* Begin Stored data *
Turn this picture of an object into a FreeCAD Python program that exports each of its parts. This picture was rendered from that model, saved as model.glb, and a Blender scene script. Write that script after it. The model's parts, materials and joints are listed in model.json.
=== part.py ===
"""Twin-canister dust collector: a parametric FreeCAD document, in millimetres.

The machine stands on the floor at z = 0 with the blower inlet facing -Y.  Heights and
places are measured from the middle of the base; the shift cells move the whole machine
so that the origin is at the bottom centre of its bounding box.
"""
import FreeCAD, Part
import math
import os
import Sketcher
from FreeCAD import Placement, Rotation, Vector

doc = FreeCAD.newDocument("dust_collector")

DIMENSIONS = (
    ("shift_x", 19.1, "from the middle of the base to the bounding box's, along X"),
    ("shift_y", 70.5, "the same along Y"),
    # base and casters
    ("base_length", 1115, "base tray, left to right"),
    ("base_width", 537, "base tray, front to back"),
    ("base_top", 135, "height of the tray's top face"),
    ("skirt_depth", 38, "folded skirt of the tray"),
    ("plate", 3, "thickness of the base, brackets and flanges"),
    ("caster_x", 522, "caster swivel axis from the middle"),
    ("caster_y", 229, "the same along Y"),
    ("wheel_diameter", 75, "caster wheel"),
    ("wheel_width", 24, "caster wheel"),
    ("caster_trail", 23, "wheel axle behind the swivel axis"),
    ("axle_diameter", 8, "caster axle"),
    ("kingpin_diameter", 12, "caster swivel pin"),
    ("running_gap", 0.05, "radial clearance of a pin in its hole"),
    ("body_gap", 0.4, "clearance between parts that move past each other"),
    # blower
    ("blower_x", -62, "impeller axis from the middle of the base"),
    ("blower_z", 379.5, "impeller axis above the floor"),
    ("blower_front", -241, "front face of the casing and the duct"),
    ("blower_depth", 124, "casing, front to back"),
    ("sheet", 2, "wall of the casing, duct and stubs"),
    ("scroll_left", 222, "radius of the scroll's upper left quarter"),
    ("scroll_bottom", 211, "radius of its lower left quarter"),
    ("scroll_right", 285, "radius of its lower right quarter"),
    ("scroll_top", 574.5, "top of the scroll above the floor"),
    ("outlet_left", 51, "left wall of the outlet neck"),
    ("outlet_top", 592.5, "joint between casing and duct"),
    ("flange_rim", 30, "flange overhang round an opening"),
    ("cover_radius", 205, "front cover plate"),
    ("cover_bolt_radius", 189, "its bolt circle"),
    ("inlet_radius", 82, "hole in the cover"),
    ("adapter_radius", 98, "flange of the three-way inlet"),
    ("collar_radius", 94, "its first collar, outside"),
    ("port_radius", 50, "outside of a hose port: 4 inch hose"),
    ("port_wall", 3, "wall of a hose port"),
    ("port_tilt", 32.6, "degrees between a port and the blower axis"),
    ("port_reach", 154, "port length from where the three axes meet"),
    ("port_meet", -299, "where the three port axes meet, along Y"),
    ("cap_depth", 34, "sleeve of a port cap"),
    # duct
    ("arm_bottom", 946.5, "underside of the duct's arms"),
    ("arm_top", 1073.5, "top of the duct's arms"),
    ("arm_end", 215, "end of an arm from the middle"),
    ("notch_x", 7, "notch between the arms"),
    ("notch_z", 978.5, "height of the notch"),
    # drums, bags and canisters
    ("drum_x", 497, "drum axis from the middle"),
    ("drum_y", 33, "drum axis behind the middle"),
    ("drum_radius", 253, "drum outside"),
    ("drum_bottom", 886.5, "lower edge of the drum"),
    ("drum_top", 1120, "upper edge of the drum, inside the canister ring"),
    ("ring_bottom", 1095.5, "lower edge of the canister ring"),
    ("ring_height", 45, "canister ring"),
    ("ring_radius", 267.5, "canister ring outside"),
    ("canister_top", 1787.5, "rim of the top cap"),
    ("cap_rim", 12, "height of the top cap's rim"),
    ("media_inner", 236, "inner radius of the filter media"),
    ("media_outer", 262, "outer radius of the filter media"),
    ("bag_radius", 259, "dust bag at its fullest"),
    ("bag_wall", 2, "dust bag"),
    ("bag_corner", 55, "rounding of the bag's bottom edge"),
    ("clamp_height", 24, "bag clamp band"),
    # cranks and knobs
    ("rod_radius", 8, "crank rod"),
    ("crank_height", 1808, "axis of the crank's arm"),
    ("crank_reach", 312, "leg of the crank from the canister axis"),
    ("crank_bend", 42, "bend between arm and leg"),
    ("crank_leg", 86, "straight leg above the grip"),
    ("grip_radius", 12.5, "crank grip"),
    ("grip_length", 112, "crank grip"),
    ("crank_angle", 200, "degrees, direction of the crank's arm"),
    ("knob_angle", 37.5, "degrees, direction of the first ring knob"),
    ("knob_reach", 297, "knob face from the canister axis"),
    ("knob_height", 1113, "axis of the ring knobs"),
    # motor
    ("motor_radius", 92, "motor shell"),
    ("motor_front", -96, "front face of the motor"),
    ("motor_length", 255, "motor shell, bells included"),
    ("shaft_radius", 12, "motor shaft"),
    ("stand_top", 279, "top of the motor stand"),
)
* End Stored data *
Task goal | Search the data for "that". Copy every matching line.

Correct result |
Turn this picture of an object into a FreeCAD Python program that exports each of its parts. This picture was rendered from that model, saved as model.glb, and a Blender scene script. Write that script after it. The model's parts, materials and joints are listed in model.json.
so that the origin is at the bottom centre of its bounding box.
    ("body_gap", 0.4, "clearance between parts that move past each other"),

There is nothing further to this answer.